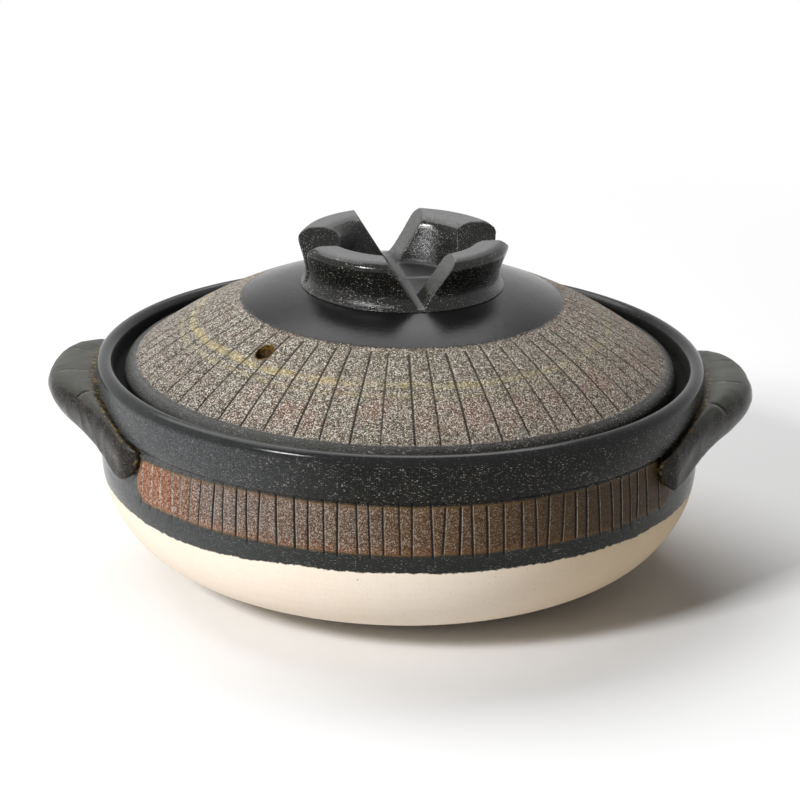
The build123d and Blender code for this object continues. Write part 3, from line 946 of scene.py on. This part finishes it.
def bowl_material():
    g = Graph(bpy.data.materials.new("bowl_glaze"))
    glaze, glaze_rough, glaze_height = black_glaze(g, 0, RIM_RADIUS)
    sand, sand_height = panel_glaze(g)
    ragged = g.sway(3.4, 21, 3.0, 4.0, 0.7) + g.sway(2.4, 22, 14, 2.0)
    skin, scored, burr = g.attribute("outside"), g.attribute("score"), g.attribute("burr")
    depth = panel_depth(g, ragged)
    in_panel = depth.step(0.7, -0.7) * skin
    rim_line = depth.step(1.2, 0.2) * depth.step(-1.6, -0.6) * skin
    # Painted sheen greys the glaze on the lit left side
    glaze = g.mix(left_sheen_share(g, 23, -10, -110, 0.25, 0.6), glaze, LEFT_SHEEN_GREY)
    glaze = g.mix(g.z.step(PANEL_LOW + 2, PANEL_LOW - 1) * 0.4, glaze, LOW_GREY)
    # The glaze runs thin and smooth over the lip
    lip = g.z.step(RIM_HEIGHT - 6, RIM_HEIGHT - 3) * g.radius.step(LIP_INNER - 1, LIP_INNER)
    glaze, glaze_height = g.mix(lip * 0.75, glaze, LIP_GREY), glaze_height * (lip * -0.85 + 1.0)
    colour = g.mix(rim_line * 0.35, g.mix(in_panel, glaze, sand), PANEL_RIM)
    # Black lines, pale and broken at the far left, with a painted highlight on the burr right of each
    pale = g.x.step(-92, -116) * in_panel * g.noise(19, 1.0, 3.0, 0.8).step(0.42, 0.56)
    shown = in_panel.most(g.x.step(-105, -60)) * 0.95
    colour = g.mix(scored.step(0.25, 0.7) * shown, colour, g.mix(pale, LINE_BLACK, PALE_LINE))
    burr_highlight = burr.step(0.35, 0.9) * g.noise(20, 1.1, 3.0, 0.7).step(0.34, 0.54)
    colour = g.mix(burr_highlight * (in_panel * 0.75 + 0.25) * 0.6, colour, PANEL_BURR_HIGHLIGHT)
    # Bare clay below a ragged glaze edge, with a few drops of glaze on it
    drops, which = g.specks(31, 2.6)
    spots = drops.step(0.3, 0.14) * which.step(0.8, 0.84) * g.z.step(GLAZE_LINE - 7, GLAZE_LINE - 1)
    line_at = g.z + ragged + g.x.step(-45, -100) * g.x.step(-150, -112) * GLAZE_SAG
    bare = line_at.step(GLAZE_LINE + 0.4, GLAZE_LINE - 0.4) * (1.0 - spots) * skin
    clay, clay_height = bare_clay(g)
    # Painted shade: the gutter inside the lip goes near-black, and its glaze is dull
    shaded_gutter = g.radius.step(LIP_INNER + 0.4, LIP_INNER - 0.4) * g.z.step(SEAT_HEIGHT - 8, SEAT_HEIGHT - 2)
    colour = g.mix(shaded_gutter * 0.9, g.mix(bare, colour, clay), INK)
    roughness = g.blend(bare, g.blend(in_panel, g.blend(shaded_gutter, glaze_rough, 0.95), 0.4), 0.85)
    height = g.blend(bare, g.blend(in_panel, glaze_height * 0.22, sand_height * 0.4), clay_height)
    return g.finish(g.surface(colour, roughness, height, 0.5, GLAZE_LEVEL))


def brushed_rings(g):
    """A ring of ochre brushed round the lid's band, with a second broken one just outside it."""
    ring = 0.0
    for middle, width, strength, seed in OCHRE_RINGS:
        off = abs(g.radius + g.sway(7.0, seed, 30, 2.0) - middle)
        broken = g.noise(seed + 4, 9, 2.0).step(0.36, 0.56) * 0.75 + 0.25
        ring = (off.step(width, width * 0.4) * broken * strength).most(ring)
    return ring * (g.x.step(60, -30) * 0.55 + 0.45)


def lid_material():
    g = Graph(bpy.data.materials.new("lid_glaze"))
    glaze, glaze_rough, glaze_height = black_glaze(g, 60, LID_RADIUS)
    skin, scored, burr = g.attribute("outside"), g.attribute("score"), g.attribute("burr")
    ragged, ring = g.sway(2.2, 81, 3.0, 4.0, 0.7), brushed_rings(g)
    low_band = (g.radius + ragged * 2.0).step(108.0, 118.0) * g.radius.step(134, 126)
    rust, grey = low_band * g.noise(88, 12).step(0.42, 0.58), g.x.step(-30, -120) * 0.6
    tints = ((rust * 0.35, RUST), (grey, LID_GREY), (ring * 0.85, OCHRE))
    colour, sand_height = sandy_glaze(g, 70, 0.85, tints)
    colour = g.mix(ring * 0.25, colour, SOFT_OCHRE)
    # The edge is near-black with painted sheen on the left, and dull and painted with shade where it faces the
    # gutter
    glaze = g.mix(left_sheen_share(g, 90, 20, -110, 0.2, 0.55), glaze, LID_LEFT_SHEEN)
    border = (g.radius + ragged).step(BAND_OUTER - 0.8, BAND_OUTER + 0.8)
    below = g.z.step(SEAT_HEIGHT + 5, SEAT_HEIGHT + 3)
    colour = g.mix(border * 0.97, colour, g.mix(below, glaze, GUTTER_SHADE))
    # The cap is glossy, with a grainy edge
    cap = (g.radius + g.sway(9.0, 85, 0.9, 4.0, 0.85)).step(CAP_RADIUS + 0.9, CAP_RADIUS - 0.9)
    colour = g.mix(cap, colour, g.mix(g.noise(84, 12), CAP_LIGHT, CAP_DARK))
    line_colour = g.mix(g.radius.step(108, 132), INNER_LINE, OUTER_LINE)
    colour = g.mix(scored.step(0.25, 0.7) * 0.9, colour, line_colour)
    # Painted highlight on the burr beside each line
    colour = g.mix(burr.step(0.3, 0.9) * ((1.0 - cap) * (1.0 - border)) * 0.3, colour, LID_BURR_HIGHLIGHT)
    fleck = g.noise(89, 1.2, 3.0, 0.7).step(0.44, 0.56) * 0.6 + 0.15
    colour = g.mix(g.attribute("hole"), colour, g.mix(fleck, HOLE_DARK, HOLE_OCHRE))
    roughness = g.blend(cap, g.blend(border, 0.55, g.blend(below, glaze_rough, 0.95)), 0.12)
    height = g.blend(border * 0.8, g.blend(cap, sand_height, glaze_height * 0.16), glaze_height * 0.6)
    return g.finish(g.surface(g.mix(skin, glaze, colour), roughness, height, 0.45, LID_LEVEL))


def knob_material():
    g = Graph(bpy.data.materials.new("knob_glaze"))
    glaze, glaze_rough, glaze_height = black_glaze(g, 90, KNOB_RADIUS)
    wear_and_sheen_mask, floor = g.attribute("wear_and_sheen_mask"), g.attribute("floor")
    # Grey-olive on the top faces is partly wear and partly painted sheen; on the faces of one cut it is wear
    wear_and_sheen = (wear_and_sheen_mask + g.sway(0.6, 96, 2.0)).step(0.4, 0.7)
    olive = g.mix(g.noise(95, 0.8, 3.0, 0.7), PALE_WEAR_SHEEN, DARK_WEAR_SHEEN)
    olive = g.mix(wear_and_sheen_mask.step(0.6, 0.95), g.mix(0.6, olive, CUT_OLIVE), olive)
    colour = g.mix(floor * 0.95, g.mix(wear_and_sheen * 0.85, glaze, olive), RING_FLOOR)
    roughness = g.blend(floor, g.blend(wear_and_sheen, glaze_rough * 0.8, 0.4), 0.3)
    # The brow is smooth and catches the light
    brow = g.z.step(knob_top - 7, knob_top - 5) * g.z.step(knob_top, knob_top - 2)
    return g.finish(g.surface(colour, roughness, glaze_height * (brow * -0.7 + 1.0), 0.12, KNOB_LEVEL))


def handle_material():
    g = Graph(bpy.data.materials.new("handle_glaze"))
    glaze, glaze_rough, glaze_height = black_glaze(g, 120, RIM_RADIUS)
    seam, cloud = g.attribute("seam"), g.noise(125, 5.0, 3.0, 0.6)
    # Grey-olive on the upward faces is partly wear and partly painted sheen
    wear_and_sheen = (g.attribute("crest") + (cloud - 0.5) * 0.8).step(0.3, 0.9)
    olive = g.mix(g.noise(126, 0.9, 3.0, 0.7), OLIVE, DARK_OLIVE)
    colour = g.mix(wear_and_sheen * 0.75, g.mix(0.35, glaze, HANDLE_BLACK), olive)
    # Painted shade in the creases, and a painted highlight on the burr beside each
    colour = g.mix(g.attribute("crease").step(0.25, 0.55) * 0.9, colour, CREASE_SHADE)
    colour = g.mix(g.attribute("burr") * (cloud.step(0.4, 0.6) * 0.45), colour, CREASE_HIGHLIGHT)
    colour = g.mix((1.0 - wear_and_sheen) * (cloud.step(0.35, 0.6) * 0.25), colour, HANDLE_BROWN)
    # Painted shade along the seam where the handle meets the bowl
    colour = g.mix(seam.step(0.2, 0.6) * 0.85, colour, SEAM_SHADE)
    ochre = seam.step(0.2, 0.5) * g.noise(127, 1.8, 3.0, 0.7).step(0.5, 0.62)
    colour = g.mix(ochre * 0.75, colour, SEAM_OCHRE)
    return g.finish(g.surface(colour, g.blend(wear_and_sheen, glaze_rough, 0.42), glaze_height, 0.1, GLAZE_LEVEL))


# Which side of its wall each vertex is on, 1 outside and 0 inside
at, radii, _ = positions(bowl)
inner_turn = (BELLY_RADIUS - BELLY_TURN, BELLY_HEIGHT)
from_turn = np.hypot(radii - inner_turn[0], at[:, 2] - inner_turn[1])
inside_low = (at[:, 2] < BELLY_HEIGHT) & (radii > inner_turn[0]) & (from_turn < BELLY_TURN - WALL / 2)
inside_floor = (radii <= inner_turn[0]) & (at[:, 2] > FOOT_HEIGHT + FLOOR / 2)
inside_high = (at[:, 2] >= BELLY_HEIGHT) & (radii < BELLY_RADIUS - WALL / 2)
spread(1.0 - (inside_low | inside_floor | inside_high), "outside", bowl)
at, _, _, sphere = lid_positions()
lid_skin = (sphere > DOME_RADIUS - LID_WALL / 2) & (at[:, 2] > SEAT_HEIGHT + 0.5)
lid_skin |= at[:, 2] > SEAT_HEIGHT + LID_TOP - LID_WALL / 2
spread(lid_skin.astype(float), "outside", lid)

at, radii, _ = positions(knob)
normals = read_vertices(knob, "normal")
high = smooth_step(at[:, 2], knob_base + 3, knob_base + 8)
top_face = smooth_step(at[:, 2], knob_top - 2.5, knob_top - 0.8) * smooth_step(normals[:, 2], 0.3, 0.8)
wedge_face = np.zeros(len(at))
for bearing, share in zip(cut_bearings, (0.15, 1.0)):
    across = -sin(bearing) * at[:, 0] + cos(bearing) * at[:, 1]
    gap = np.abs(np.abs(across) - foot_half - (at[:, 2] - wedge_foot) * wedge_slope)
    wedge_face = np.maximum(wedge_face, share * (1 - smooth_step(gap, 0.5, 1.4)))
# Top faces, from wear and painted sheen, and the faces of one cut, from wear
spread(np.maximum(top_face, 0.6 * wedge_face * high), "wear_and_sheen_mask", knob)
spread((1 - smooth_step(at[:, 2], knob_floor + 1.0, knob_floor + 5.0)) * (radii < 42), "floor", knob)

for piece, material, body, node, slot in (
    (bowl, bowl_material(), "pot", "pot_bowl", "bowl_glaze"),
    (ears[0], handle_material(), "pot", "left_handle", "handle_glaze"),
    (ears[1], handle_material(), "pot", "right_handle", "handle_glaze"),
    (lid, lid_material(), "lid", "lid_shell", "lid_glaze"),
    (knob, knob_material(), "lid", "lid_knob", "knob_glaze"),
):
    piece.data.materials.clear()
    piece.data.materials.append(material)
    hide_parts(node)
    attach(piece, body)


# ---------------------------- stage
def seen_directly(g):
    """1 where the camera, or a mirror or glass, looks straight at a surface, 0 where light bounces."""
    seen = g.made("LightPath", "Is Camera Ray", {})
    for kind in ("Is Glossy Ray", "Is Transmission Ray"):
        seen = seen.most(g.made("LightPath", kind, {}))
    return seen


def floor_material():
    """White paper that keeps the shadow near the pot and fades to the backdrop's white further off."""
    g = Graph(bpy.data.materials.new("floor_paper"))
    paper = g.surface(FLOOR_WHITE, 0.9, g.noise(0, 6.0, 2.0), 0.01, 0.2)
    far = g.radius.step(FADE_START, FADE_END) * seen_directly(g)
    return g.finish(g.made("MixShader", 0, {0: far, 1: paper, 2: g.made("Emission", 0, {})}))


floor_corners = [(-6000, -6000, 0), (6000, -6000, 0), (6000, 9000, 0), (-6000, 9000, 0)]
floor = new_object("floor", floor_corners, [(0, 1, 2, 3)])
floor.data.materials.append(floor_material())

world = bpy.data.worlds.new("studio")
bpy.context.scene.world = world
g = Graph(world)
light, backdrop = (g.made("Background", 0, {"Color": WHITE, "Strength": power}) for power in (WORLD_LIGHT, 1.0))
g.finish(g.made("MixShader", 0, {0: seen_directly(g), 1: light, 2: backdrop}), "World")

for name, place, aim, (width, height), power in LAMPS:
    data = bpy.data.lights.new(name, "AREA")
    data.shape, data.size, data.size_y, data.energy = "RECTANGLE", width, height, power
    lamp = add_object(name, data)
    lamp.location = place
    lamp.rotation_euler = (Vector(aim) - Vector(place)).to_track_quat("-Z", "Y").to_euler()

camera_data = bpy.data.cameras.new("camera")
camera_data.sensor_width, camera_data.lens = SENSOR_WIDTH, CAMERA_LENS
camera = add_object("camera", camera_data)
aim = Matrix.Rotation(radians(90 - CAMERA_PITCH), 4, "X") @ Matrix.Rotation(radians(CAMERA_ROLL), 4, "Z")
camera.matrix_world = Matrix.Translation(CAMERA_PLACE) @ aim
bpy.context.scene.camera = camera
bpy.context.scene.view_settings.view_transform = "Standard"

• • • •

* **Set exercise**:
Identify every line holding the word "scene" and copy it out.

* **Correct response**:
The build123d and Blender code for this object continues. Write part 3, from line 946 of scene.py on. This part finishes it.
bpy.context.scene.world = world
bpy.context.scene.camera = camera
bpy.context.scene.view_settings.view_transform = "Standard"